The other two cases - the Bank Nationalisation Case; there was no direct pecuniary interest on the facts, and in The Queen v Watson, where reference to Dimes was made in the majority judgment, that was not a direct endorsement of the Dimes' rule. It cited Dimes, but after a broad proposition to the effect that a judge may not sit in a cause in which he has an interest. So if one looks at the four High Court authorities that have dealt with it, it is hardly compelling authority for a Dimes' rule, whatever that might be, so far as Australian law. But, if I am wrong in all of that in terms of what the position ought be today, there is no reason in principle why there should be a Dimes' rule that has any independent, or additional, scope beyond the reasonable apprehension of bias test.
GLEESON CJ: Mr Beach, there used to be, and for all I know there still is, a statutory provision in New South Wales to the effect that the judge who is a ratepayer in a municipality was not, as a result, disqualified from sitting in a case in which the municipal council was a party. That is a particular illustration of what I would take to be the Dimes' test at work.
MR BEACH: Yes, and, in fact, there is some English authority that refers to disqualification that would ordinarily follow absent a special legislative provision of that type.
GLEESON CJ: I would like to be satisfied that the "reasonable apprehension" test does, in practice, cover everything that was covered by particular rules like that one.
MR BEACH: If you take the "reasonable apprehension bias" test, it has a number of advantages beyond a direct pecuniary interest-type rule, the sort referred to in Dimes. First, you do not have to worry about the distinction between direct and indirect nor do you have to worry yourself with what is meant by the expression "direct". You do not have to concern yourself with extensions of the type dealt with in the Pinochet decision. You do not have to work out whether there is a de minimis exception, and if there should be to such a rule, what that de minimis exception means. You also, in terms of the "reasonable apprehension" test, take into account the judge's knowledge of his interest.
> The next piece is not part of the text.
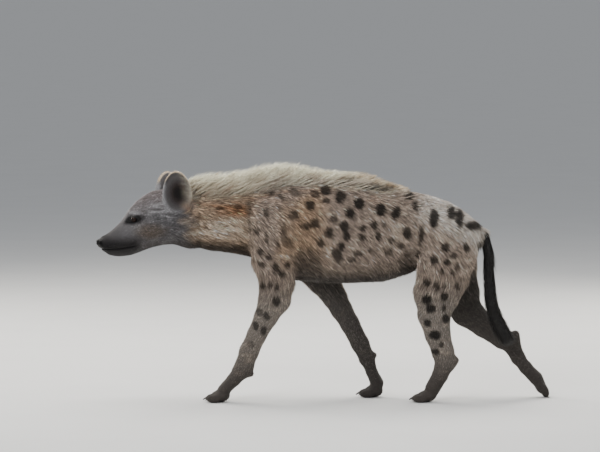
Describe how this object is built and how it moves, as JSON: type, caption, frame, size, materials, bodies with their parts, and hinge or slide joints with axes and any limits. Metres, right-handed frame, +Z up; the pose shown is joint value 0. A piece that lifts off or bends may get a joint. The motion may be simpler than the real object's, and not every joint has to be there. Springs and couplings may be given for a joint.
{
  "type": "spotted hyena",
  "caption": "Life-size spotted hyena in mid stride: low head, rounded ears, sloping back, short mane, spotted coat and hanging tail.",
  "frame": {"origin": "centre of the bounding box in plan, at the height of the soles", "axes": "+Z up; the animal faces -X, its left side is -Y"},
  "size_m": [1.591, 0.2816, 0.8387],
  "materials": {
    "head_coat": "short grey-brown hair, darker on the muzzle",
    "neck_coat": "brown hair with a pale mane",
    "body_coat": "coarse grey-brown hair with dark brown spots",
    "leg_coat": "short grey hair, darker towards the paws",
    "paw_coat": "short dark hair, blunt dark claws",
    "ear_coat": "very short dark hair with a pale rim",
    "tail_hair": "long black hair",
    "eye": "wet and glossy"
  },
  "bodies": {
    "root": {"head": "head_coat", "ear_left": "ear_coat", "ear_right": "ear_coat", "eye_left": "eye", "eye_right": "eye", "neck": "neck_coat", "torso": "body_coat", "tail": "tail_hair", "leg_front_left": "leg_coat", "leg_front_right": "leg_coat", "leg_hind_left": "leg_coat", "leg_hind_right": "leg_coat", "paw_front_left": "paw_coat", "paw_front_right": "paw_coat", "paw_hind_left": "paw_coat", "paw_hind_right": "paw_coat"}
  },
  "joints": []
}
Those who propound this automatic rule say that the judge should be disqualified, even though he might not know at the time, of his interest. That is the literal formulation of the rule - are put forward by the appellants which makes little sense. How could it be said that there is an appearance of bias, in terms of what a judge is doing, if he has no knowledge of his interest? He might not have any knowledge because he might invest in a superannuation fund or a managed investment fund, and it makes little sense to have a rule that requires disqualification where the judge knows nothing about the interest or the impact of the litigation on the interest.
GLEESON CJ: The assumption that a blind trust is a solution to a problem like this involves the proposition that if the judge does not know of the interest then the reasonable bystander knows that the judge does not know of the interest.
MR BEACH: That is exactly right. The "reasonable apprehension" test gives you the flexibility to consider the question of knowledge or lack of knowledge of the judge in terms of his interest. The automatic Dimes principle does not give you that flexibility at all.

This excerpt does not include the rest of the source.